• _Given exercise_:
Repeat each line exactly as it is written.

• _Provided data_:
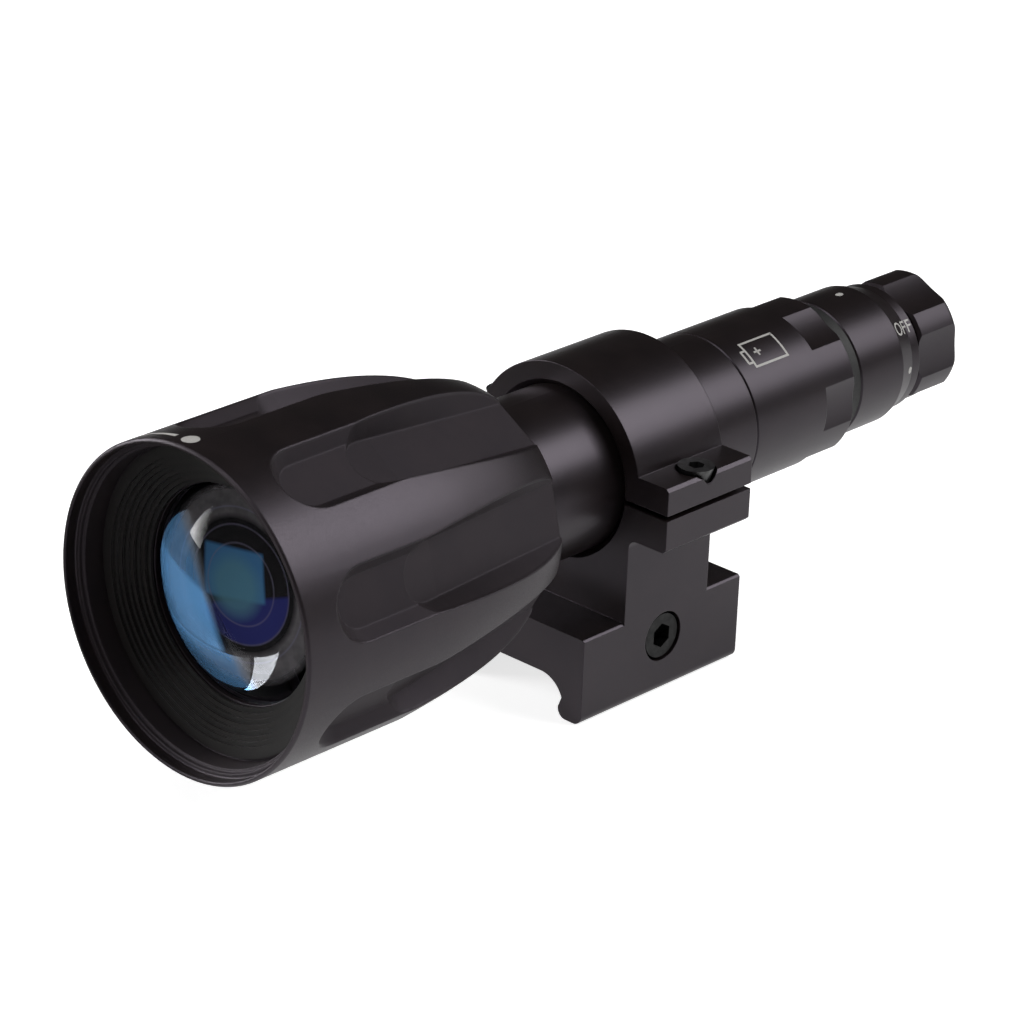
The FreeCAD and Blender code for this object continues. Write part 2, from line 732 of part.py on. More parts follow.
def battery_tube():
    spigot_front = JOINT_Y - SPIGOT_LENGTH
    groove = JOINT_Y - JOINT_SEAL_SET_IN
    tube = turned(
        (spigot_front, BATTERY_BORE),
        (spigot_front, SPIGOT_R),
        (groove - JOINT_SEAL_WIDTH, SPIGOT_R),
        (groove - JOINT_SEAL_WIDTH, SPIGOT_R - JOINT_SEAL_DEPTH),
        (groove, SPIGOT_R - JOINT_SEAL_DEPTH),
        (groove, SPIGOT_R),
        (JOINT_Y, SPIGOT_R),
        (JOINT_Y, TUBE_R - EDGE_BREAK),
        (JOINT_Y + EDGE_BREAK, TUBE_R),
        (TUBE_END_Y - TUBE_END_BREAK, TUBE_R),
        (TUBE_END_Y, TUBE_R - TUBE_END_BREAK),
        (TUBE_END_Y, TAIL_THREAD_R),
        (TAIL_THREAD_Y, TAIL_THREAD_R),
        (TAIL_THREAD_Y, BATTERY_BORE),
    )
    grips = scallops(
        TUBE_GRIPS,
        TUBE_GRIP_FIRST,
        TUBE_END_Y - TUBE_GRIP_LENGTH,
        TUBE_END_Y,
        TUBE_R,
        TUBE_GRIP_HALF_ANGLE,
        TUBE_GRIP_DEPTH,
    )
    return tube.cut(grips)


def joint_seal():
    rear = JOINT_Y - JOINT_SEAL_SET_IN
    return sleeve(
        rear - JOINT_SEAL_WIDTH + SEAT_GAP, rear - SEAT_GAP, SPIGOT_R, SPIGOT_R - JOINT_SEAL_DEPTH + SEAT_GAP
    )


def battery():
    front = BATTERY_FRONT_Y + BATTERY_NUB
    return turned(
        (BATTERY_FRONT_Y, 0),
        (BATTERY_FRONT_Y, BATTERY_NUB_R),
        (front, BATTERY_NUB_R),
        (front, BATTERY_R - BATTERY_ROUND),
        (front + BATTERY_ROUND, BATTERY_R),
        (BATTERY_END_Y - BATTERY_ROUND, BATTERY_R),
        (BATTERY_END_Y, BATTERY_R - BATTERY_ROUND),
        (BATTERY_END_Y, 0),
    )


# Tail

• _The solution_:
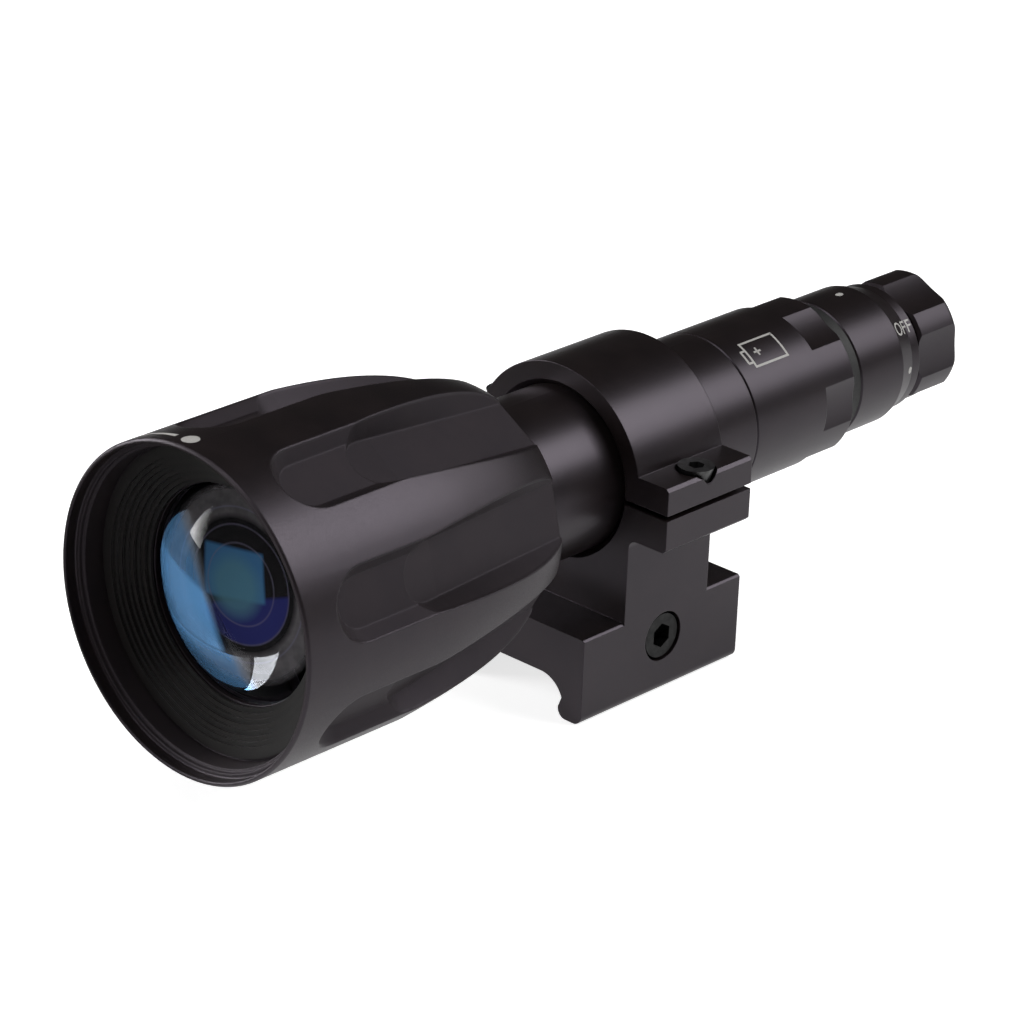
The FreeCAD and Blender code for this object continues. Write part 2, from line 732 of part.py on. More parts follow.
def battery_tube():
    spigot_front = JOINT_Y - SPIGOT_LENGTH
    groove = JOINT_Y - JOINT_SEAL_SET_IN
    tube = turned(
        (spigot_front, BATTERY_BORE),
        (spigot_front, SPIGOT_R),
        (groove - JOINT_SEAL_WIDTH, SPIGOT_R),
        (groove - JOINT_SEAL_WIDTH, SPIGOT_R - JOINT_SEAL_DEPTH),
        (groove, SPIGOT_R - JOINT_SEAL_DEPTH),
        (groove, SPIGOT_R),
        (JOINT_Y, SPIGOT_R),
        (JOINT_Y, TUBE_R - EDGE_BREAK),
        (JOINT_Y + EDGE_BREAK, TUBE_R),
        (TUBE_END_Y - TUBE_END_BREAK, TUBE_R),
        (TUBE_END_Y, TUBE_R - TUBE_END_BREAK),
        (TUBE_END_Y, TAIL_THREAD_R),
        (TAIL_THREAD_Y, TAIL_THREAD_R),
        (TAIL_THREAD_Y, BATTERY_BORE),
    )
    grips = scallops(
        TUBE_GRIPS,
        TUBE_GRIP_FIRST,
        TUBE_END_Y - TUBE_GRIP_LENGTH,
        TUBE_END_Y,
        TUBE_R,
        TUBE_GRIP_HALF_ANGLE,
        TUBE_GRIP_DEPTH,
    )
    return tube.cut(grips)


def joint_seal():
    rear = JOINT_Y - JOINT_SEAL_SET_IN
    return sleeve(
        rear - JOINT_SEAL_WIDTH + SEAT_GAP, rear - SEAT_GAP, SPIGOT_R, SPIGOT_R - JOINT_SEAL_DEPTH + SEAT_GAP
    )


def battery():
    front = BATTERY_FRONT_Y + BATTERY_NUB
    return turned(
        (BATTERY_FRONT_Y, 0),
        (BATTERY_FRONT_Y, BATTERY_NUB_R),
        (front, BATTERY_NUB_R),
        (front, BATTERY_R - BATTERY_ROUND),
        (front + BATTERY_ROUND, BATTERY_R),
        (BATTERY_END_Y - BATTERY_ROUND, BATTERY_R),
        (BATTERY_END_Y, BATTERY_R - BATTERY_ROUND),
        (BATTERY_END_Y, 0),
    )


# Tail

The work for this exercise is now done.